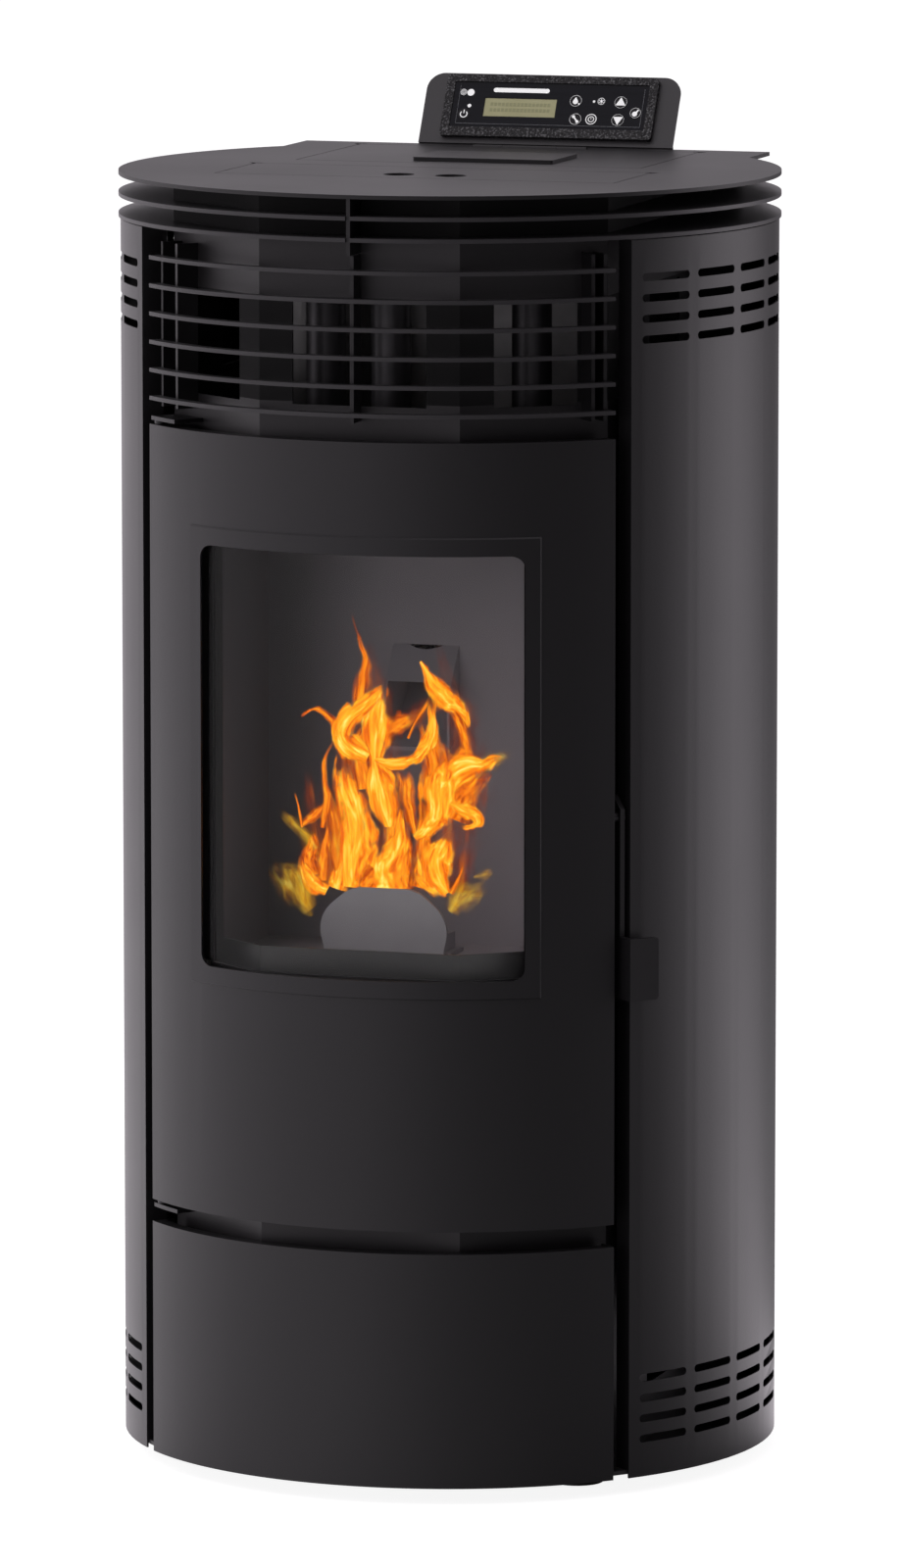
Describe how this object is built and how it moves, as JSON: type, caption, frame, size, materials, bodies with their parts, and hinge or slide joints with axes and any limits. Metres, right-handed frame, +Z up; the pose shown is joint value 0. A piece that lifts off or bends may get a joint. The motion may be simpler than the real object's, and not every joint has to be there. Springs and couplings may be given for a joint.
{
  "type": "pellet stove",
  "caption": "Round free-standing wood pellet stove with a glazed fire door, slatted warm-air grille, stacked crown discs, hopper lid and a leaning control panel; door, lids, keys and feed move.",
  "frame": {"origin": "centre of the bounding box at floor level", "axes": "+Z up, -Y out of the front where the fire door is, +X to the right as seen from the front"},
  "size_m": [0.5028, 0.5236, 1.0344],
  "materials": {
    "painted_steel": "satin heat-resistant anthracite paint",
    "black_steel": "matt black heat-resistant paint",
    "bare_steel": "plain sheet or turned steel",
    "burner_steel": "heat-stained stainless steel",
    "firebox_steel": "sooty welded steel plate",
    "motor_metal": "die-cast motor body",
    "bronze": "sintered bronze",
    "ceramic_glass": "clear ceramic glass",
    "seal_rope": "woven glass-fibre rope",
    "foot_rubber": "moulded rubber with a steel stud",
    "black_plastic": "fine-textured black moulding",
    "gloss_black": "glossy printed film",
    "lcd": "olive green reflective display",
    "key_dome": "domed film key"
  },
  "bodies": {
    "stove_body": {"side_panel_left": "painted_steel", "side_panel_right": "painted_steel", "lower_front_panel": "painted_steel", "top_plate": "painted_steel", "crown_discs": "painted_steel", "crown_fins": "painted_steel", "grille_slats": "painted_steel", "grille_ribs": "painted_steel", "display_bracket": "painted_steel", "hinge_brackets": "painted_steel", "front_frame": "black_steel", "frame_walls": "black_steel", "base_plate": "black_steel", "rear_panel": "black_steel", "hopper": "bare_steel", "auger_tube": "bare_steel", "smoke_duct": "bare_steel", "fan_housing": "bare_steel", "blower_housing": "bare_steel", "air_intake_pipe": "bare_steel", "exchanger_tubes": "bare_steel", "lid_hinge": "bare_steel", "door_catch": "bare_steel", "frame_screws": "bare_steel", "igniter": "bare_steel", "firebox": "firebox_steel", "auger_motor": "motor_metal", "fan_motor": "motor_metal", "blower_motor": "motor_metal", "auger_bushes": "bronze", "rubber_feet": "foot_rubber", "display_housing": "black_plastic", "mains_inlet": "black_plastic", "control_board": "black_plastic", "display_face": "gloss_black", "lcd_screen": "lcd"},
    "fire_door": {"door_skin": "painted_steel", "window_trim": "painted_steel", "window_glass": "ceramic_glass", "door_seals": "seal_rope", "door_frame": "black_steel", "glass_clips": "bare_steel", "handle_pin": "bare_steel"},
    "door_handle": {"handle_lever": "painted_steel"},
    "hopper_lid_body": {"hopper_lid": "painted_steel", "lid_handle": "painted_steel"},
    "cleaning_cover_body": {"cleaning_cover": "painted_steel"},
    "burn_pot_body": {"burn_pot": "burner_steel"},
    "ash_drawer_body": {"ash_drawer": "bare_steel"},
    "auger": {"auger_screw": "bare_steel"},
    "smoke_impeller": {"fan_impeller": "bare_steel"},
    "air_rotor": {"blower_rotor": "bare_steel"},
    "rocker": {"mains_switch": "black_plastic"},
    "key_power_cap": {"key_power": "key_dome"},
    "key_flame_cap": {"key_flame": "key_dome"},
    "key_settings_cap": {"key_settings": "key_dome"},
    "key_clock_cap": {"key_clock": "key_dome"},
    "key_up_cap": {"key_up": "key_dome"},
    "key_down_cap": {"key_down": "key_dome"},
    "key_load_cap": {"key_load": "key_dome"}
  },
  "joints": [
    {"name": "fire_door_hinge", "type": "hinge", "parent": "stove_body", "child": "fire_door", "pos_m": [-0.17332, -0.18057, 0.5025], "axis": [0, 0, -1], "range_deg": [0, 110]},
    {"name": "door_handle_pivot", "type": "hinge", "parent": "fire_door", "child": "door_handle", "pos_m": [0.18208, -0.16965, 0.514], "axis": [-0.6587, -0.7524, 0], "range_deg": [0, 30]},
    {"name": "hopper_lid_hinge", "type": "hinge", "parent": "stove_body", "child": "hopper_lid_body", "pos_m": [0, 0.19625, 0.98], "axis": [-1, 0, 0], "range_deg": [0, 85]},
    {"name": "cleaning_cover_lift", "type": "slide", "parent": "stove_body", "child": "cleaning_cover_body", "axis": [0, 0, 1], "range_m": [0, 0.06]},
    {"name": "burn_pot_lift", "type": "slide", "parent": "stove_body", "child": "burn_pot_body", "axis": [0, 0, 1], "range_m": [0, 0.06]},
    {"name": "ash_drawer_slide", "type": "slide", "parent": "stove_body", "child": "ash_drawer_body", "axis": [0, -1, 0], "range_m": [0, 0.027]},
    {"name": "auger_spin", "type": "hinge", "parent": "stove_body", "child": "auger", "pos_m": [0, -0.05625, 0.64], "axis": [0, 0.766, -0.6428], "continuous": true},
    {"name": "smoke_impeller_spin", "type": "hinge", "parent": "stove_body", "child": "smoke_impeller", "pos_m": [-0.092, 0.10175, 0.15], "axis": [0, 1, 0], "continuous": true},
    {"name": "air_rotor_spin", "type": "hinge", "parent": "stove_body", "child": "air_rotor", "pos_m": [0, -0.14525, 0.088], "axis": [1, 0, 0], "continuous": true},
    {"name": "rocker_tip", "type": "hinge", "parent": "stove_body", "child": "rocker", "pos_m": [0.12, 0.20895, 0.167], "axis": [1, 0, 0], "range_deg": [0, 18]},
    {"name": "key_power_press", "type": "slide", "parent": "stove_body", "child": "key_power_cap", "axis": [0, 0.8746, -0.4848], "range_m": [0, 0.0005], "stiffness_N_per_m": 400},
    {"name": "key_flame_press", "type": "slide", "parent": "stove_body", "child": "key_flame_cap", "axis": [0, 0.8746, -0.4848], "range_m": [0, 0.0005], "stiffness_N_per_m": 400},
    {"name": "key_settings_press", "type": "slide", "parent": "stove_body", "child": "key_settings_cap", "axis": [0, 0.8746, -0.4848], "range_m": [0, 0.0005], "stiffness_N_per_m": 400},
    {"name": "key_clock_press", "type": "slide", "parent": "stove_body", "child": "key_clock_cap", "axis": [0, 0.8746, -0.4848], "range_m": [0, 0.0005], "stiffness_N_per_m": 400},
    {"name": "key_up_press", "type": "slide", "parent": "stove_body", "child": "key_up_cap", "axis": [0, 0.8746, -0.4848], "range_m": [0, 0.0005], "stiffness_N_per_m": 400},
    {"name": "key_down_press", "type": "slide", "parent": "stove_body", "child": "key_down_cap", "axis": [0, 0.8746, -0.4848], "range_m": [0, 0.0005], "stiffness_N_per_m": 400},
    {"name": "key_load_press", "type": "slide", "parent": "stove_body", "child": "key_load_cap", "axis": [0, 0.8746, -0.4848], "range_m": [0, 0.0005], "stiffness_N_per_m": 400}
  ]
}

————————

> **SET EXERCISE**: Please repeat the listing above in full and exactly.

> **WORKED ANSWER**:
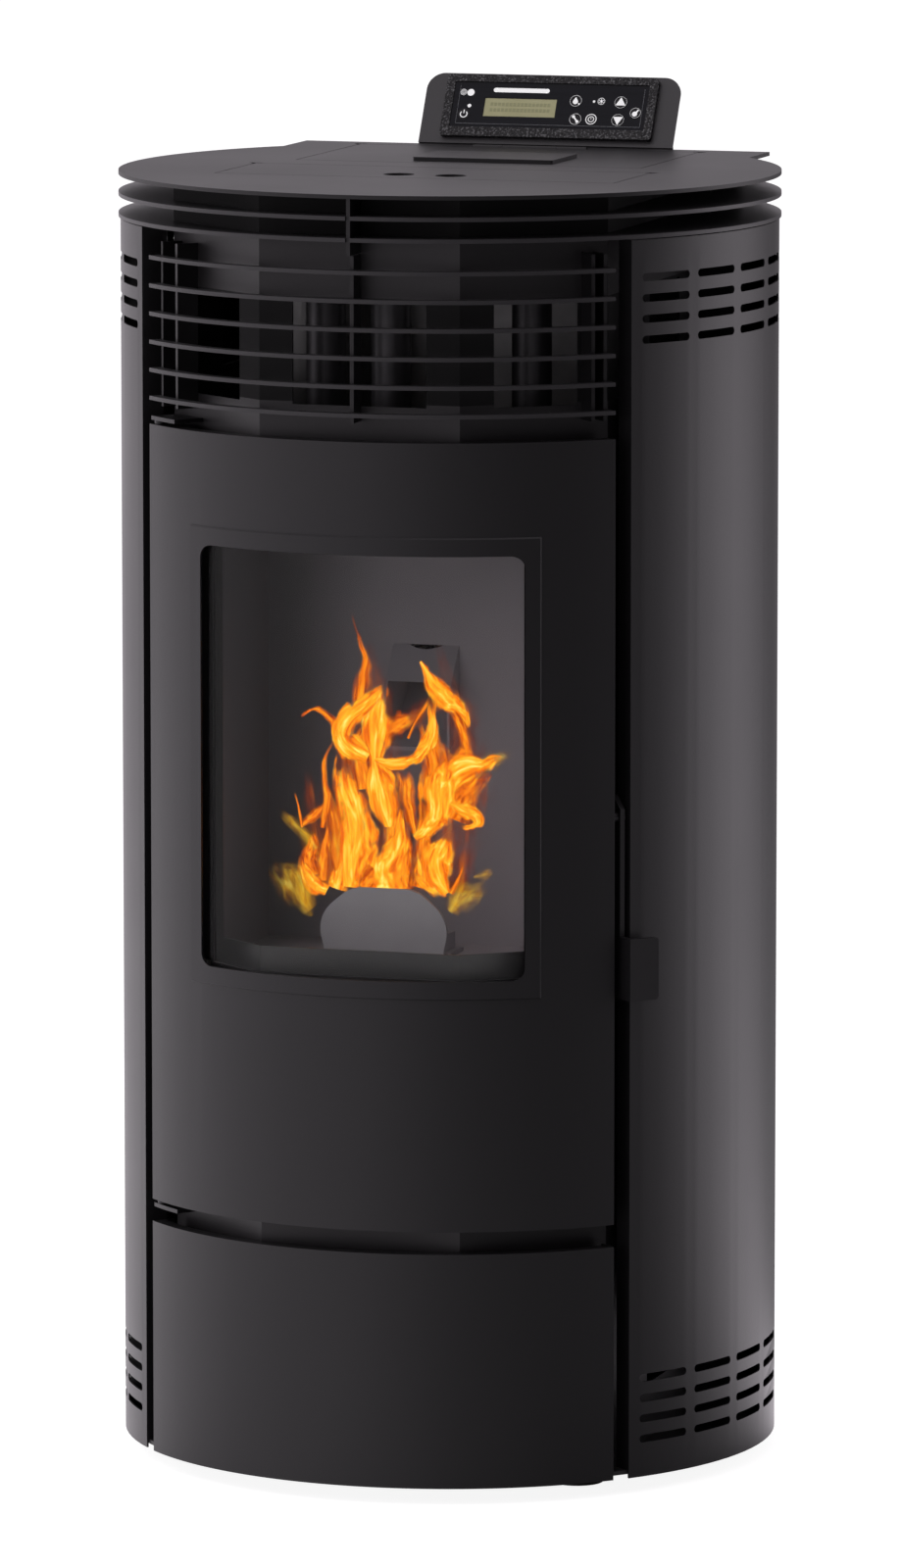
Describe how this object is built and how it moves, as JSON: type, caption, frame, size, materials, bodies with their parts, and hinge or slide joints with axes and any limits. Metres, right-handed frame, +Z up; the pose shown is joint value 0. A piece that lifts off or bends may get a joint. The motion may be simpler than the real object's, and not every joint has to be there. Springs and couplings may be given for a joint.
{
  "type": "pellet stove",
  "caption": "Round free-standing wood pellet stove with a glazed fire door, slatted warm-air grille, stacked crown discs, hopper lid and a leaning control panel; door, lids, keys and feed move.",
  "frame": {"origin": "centre of the bounding box at floor level", "axes": "+Z up, -Y out of the front where the fire door is, +X to the right as seen from the front"},
  "size_m": [0.5028, 0.5236, 1.0344],
  "materials": {
    "painted_steel": "satin heat-resistant anthracite paint",
    "black_steel": "matt black heat-resistant paint",
    "bare_steel": "plain sheet or turned steel",
    "burner_steel": "heat-stained stainless steel",
    "firebox_steel": "sooty welded steel plate",
    "motor_metal": "die-cast motor body",
    "bronze": "sintered bronze",
    "ceramic_glass": "clear ceramic glass",
    "seal_rope": "woven glass-fibre rope",
    "foot_rubber": "moulded rubber with a steel stud",
    "black_plastic": "fine-textured black moulding",
    "gloss_black": "glossy printed film",
    "lcd": "olive green reflective display",
    "key_dome": "domed film key"
  },
  "bodies": {
    "stove_body": {"side_panel_left": "painted_steel", "side_panel_right": "painted_steel", "lower_front_panel": "painted_steel", "top_plate": "painted_steel", "crown_discs": "painted_steel", "crown_fins": "painted_steel", "grille_slats": "painted_steel", "grille_ribs": "painted_steel", "display_bracket": "painted_steel", "hinge_brackets": "painted_steel", "front_frame": "black_steel", "frame_walls": "black_steel", "base_plate": "black_steel", "rear_panel": "black_steel", "hopper": "bare_steel", "auger_tube": "bare_steel", "smoke_duct": "bare_steel", "fan_housing": "bare_steel", "blower_housing": "bare_steel", "air_intake_pipe": "bare_steel", "exchanger_tubes": "bare_steel", "lid_hinge": "bare_steel", "door_catch": "bare_steel", "frame_screws": "bare_steel", "igniter": "bare_steel", "firebox": "firebox_steel", "auger_motor": "motor_metal", "fan_motor": "motor_metal", "blower_motor": "motor_metal", "auger_bushes": "bronze", "rubber_feet": "foot_rubber", "display_housing": "black_plastic", "mains_inlet": "black_plastic", "control_board": "black_plastic", "display_face": "gloss_black", "lcd_screen": "lcd"},
    "fire_door": {"door_skin": "painted_steel", "window_trim": "painted_steel", "window_glass": "ceramic_glass", "door_seals": "seal_rope", "door_frame": "black_steel", "glass_clips": "bare_steel", "handle_pin": "bare_steel"},
    "door_handle": {"handle_lever": "painted_steel"},
    "hopper_lid_body": {"hopper_lid": "painted_steel", "lid_handle": "painted_steel"},
    "cleaning_cover_body": {"cleaning_cover": "painted_steel"},
    "burn_pot_body": {"burn_pot": "burner_steel"},
    "ash_drawer_body": {"ash_drawer": "bare_steel"},
    "auger": {"auger_screw": "bare_steel"},
    "smoke_impeller": {"fan_impeller": "bare_steel"},
    "air_rotor": {"blower_rotor": "bare_steel"},
    "rocker": {"mains_switch": "black_plastic"},
    "key_power_cap": {"key_power": "key_dome"},
    "key_flame_cap": {"key_flame": "key_dome"},
    "key_settings_cap": {"key_settings": "key_dome"},
    "key_clock_cap": {"key_clock": "key_dome"},
    "key_up_cap": {"key_up": "key_dome"},
    "key_down_cap": {"key_down": "key_dome"},
    "key_load_cap": {"key_load": "key_dome"}
  },
  "joints": [
    {"name": "fire_door_hinge", "type": "hinge", "parent": "stove_body", "child": "fire_door", "pos_m": [-0.17332, -0.18057, 0.5025], "axis": [0, 0, -1], "range_deg": [0, 110]},
    {"name": "door_handle_pivot", "type": "hinge", "parent": "fire_door", "child": "door_handle", "pos_m": [0.18208, -0.16965, 0.514], "axis": [-0.6587, -0.7524, 0], "range_deg": [0, 30]},
    {"name": "hopper_lid_hinge", "type": "hinge", "parent": "stove_body", "child": "hopper_lid_body", "pos_m": [0, 0.19625, 0.98], "axis": [-1, 0, 0], "range_deg": [0, 85]},
    {"name": "cleaning_cover_lift", "type": "slide", "parent": "stove_body", "child": "cleaning_cover_body", "axis": [0, 0, 1], "range_m": [0, 0.06]},
    {"name": "burn_pot_lift", "type": "slide", "parent": "stove_body", "child": "burn_pot_body", "axis": [0, 0, 1], "range_m": [0, 0.06]},
    {"name": "ash_drawer_slide", "type": "slide", "parent": "stove_body", "child": "ash_drawer_body", "axis": [0, -1, 0], "range_m": [0, 0.027]},
    {"name": "auger_spin", "type": "hinge", "parent": "stove_body", "child": "auger", "pos_m": [0, -0.05625, 0.64], "axis": [0, 0.766, -0.6428], "continuous": true},
    {"name": "smoke_impeller_spin", "type": "hinge", "parent": "stove_body", "child": "smoke_impeller", "pos_m": [-0.092, 0.10175, 0.15], "axis": [0, 1, 0], "continuous": true},
    {"name": "air_rotor_spin", "type": "hinge", "parent": "stove_body", "child": "air_rotor", "pos_m": [0, -0.14525, 0.088], "axis": [1, 0, 0], "continuous": true},
    {"name": "rocker_tip", "type": "hinge", "parent": "stove_body", "child": "rocker", "pos_m": [0.12, 0.20895, 0.167], "axis": [1, 0, 0], "range_deg": [0, 18]},
    {"name": "key_power_press", "type": "slide", "parent": "stove_body", "child": "key_power_cap", "axis": [0, 0.8746, -0.4848], "range_m": [0, 0.0005], "stiffness_N_per_m": 400},
    {"name": "key_flame_press", "type": "slide", "parent": "stove_body", "child": "key_flame_cap", "axis": [0, 0.8746, -0.4848], "range_m": [0, 0.0005], "stiffness_N_per_m": 400},
    {"name": "key_settings_press", "type": "slide", "parent": "stove_body", "child": "key_settings_cap", "axis": [0, 0.8746, -0.4848], "range_m": [0, 0.0005], "stiffness_N_per_m": 400},
    {"name": "key_clock_press", "type": "slide", "parent": "stove_body", "child": "key_clock_cap", "axis": [0, 0.8746, -0.4848], "range_m": [0, 0.0005], "stiffness_N_per_m": 400},
    {"name": "key_up_press", "type": "slide", "parent": "stove_body", "child": "key_up_cap", "axis": [0, 0.8746, -0.4848], "range_m": [0, 0.0005], "stiffness_N_per_m": 400},
    {"name": "key_down_press", "type": "slide", "parent": "stove_body", "child": "key_down_cap", "axis": [0, 0.8746, -0.4848], "range_m": [0, 0.0005], "stiffness_N_per_m": 400},
    {"name": "key_load_press", "type": "slide", "parent": "stove_body", "child": "key_load_cap", "axis": [0, 0.8746, -0.4848], "range_m": [0, 0.0005], "stiffness_N_per_m": 400}
  ]
}